_OBJECTIVE_:
Find the line containing "Keep writing the" and copy it exactly, along with every line after it up to and including the line containing "# camera, floor and light". Copy nothing else.

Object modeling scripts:

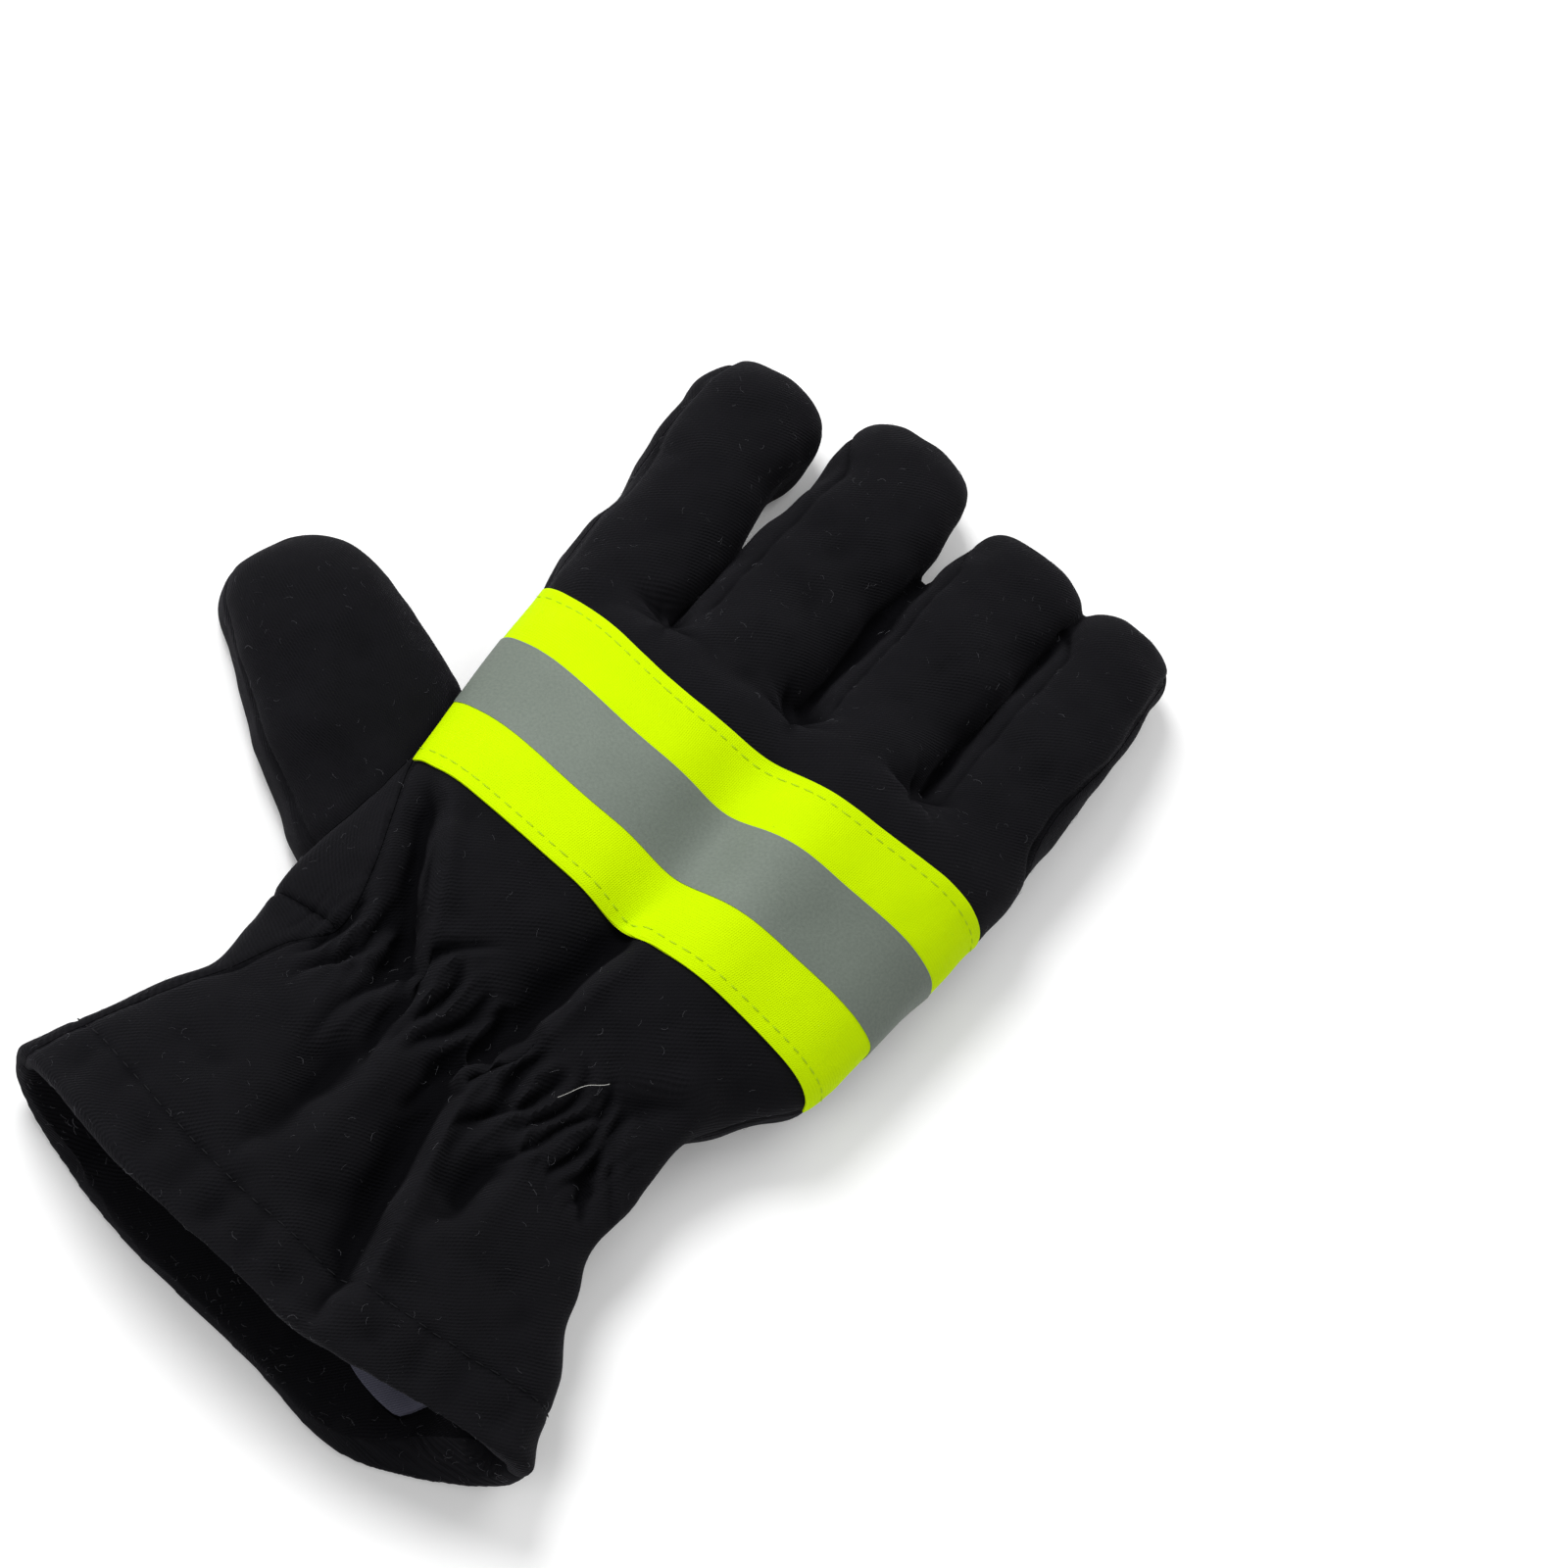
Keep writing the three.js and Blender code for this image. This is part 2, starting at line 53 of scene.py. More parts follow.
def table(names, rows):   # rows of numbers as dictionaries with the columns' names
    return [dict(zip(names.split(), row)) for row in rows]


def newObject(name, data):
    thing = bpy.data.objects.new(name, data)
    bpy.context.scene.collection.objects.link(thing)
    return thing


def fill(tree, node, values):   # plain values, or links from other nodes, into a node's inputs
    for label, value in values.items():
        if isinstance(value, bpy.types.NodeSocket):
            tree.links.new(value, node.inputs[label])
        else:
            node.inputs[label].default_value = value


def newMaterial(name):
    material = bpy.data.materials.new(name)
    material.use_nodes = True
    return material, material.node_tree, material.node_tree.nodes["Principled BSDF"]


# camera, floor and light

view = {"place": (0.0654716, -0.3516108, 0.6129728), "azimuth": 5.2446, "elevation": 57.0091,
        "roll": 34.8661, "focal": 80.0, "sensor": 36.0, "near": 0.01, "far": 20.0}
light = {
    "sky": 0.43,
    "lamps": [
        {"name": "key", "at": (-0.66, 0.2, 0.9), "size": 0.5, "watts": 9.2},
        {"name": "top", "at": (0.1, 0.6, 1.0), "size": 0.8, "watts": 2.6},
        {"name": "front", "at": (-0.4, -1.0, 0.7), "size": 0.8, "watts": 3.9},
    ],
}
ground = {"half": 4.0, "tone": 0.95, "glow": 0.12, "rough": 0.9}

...

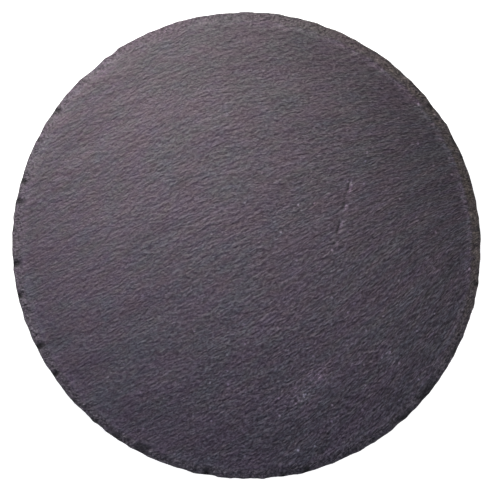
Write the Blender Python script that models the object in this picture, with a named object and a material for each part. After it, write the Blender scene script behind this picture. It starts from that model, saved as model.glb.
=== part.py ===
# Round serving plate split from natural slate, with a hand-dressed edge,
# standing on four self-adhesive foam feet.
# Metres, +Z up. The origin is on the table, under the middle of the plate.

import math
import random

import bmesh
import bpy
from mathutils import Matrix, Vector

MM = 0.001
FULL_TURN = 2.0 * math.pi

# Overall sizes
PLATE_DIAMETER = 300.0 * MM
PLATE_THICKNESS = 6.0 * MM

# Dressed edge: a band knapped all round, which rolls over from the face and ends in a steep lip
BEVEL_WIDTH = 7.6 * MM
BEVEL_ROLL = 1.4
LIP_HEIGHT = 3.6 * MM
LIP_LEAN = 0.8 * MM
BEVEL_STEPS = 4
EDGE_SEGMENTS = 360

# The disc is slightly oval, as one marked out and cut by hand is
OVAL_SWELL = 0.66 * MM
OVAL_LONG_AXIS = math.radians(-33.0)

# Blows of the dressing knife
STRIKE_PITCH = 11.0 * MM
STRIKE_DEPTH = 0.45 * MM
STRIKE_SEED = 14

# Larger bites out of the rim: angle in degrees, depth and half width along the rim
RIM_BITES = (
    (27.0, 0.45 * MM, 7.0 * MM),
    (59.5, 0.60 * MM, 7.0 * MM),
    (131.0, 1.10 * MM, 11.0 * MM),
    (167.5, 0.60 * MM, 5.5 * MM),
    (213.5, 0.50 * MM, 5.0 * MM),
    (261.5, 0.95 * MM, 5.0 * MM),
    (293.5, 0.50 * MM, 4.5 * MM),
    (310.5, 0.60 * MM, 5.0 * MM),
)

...

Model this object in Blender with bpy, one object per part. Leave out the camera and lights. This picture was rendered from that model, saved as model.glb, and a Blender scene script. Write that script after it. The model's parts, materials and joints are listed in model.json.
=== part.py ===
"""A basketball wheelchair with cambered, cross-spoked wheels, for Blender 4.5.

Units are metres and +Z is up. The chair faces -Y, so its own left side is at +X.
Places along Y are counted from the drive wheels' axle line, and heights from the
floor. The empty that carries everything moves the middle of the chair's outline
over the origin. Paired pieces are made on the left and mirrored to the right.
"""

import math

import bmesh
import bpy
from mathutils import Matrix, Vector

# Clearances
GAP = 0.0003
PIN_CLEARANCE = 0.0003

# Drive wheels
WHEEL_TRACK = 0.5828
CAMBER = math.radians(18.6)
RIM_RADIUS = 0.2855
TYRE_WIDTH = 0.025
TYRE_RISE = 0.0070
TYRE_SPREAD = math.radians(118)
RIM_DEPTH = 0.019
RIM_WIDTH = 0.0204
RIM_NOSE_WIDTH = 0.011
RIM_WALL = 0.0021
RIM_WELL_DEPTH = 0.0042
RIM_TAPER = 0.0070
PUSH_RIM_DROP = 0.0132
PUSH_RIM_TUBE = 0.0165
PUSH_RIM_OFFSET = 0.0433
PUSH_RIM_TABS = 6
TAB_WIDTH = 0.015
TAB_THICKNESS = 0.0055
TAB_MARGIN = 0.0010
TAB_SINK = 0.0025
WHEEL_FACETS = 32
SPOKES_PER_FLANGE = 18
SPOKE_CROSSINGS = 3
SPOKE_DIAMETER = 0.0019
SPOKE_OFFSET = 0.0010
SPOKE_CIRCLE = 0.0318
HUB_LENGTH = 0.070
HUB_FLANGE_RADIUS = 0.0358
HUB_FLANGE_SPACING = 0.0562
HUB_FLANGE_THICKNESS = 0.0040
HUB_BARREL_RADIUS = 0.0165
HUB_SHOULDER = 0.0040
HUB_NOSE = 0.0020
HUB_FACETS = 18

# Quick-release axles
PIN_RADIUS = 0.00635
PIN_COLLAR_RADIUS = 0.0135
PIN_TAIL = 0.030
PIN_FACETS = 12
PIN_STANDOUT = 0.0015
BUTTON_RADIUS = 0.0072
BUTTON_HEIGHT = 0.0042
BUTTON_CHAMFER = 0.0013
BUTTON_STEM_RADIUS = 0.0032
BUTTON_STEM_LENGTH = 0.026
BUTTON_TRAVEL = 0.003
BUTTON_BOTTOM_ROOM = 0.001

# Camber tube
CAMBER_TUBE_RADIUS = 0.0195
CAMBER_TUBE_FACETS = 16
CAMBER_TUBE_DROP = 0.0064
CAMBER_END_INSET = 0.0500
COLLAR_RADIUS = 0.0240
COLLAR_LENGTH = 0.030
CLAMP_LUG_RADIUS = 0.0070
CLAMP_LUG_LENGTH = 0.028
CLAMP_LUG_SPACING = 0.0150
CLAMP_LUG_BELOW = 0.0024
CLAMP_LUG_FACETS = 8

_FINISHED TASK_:
Keep writing the three.js and Blender code for this image. This is part 2, starting at line 53 of scene.py. More parts follow.
def table(names, rows):   # rows of numbers as dictionaries with the columns' names
    return [dict(zip(names.split(), row)) for row in rows]


def newObject(name, data):
    thing = bpy.data.objects.new(name, data)
    bpy.context.scene.collection.objects.link(thing)
    return thing


def fill(tree, node, values):   # plain values, or links from other nodes, into a node's inputs
    for label, value in values.items():
        if isinstance(value, bpy.types.NodeSocket):
            tree.links.new(value, node.inputs[label])
        else:
            node.inputs[label].default_value = value


def newMaterial(name):
    material = bpy.data.materials.new(name)
    material.use_nodes = True
    return material, material.node_tree, material.node_tree.nodes["Principled BSDF"]


# camera, floor and light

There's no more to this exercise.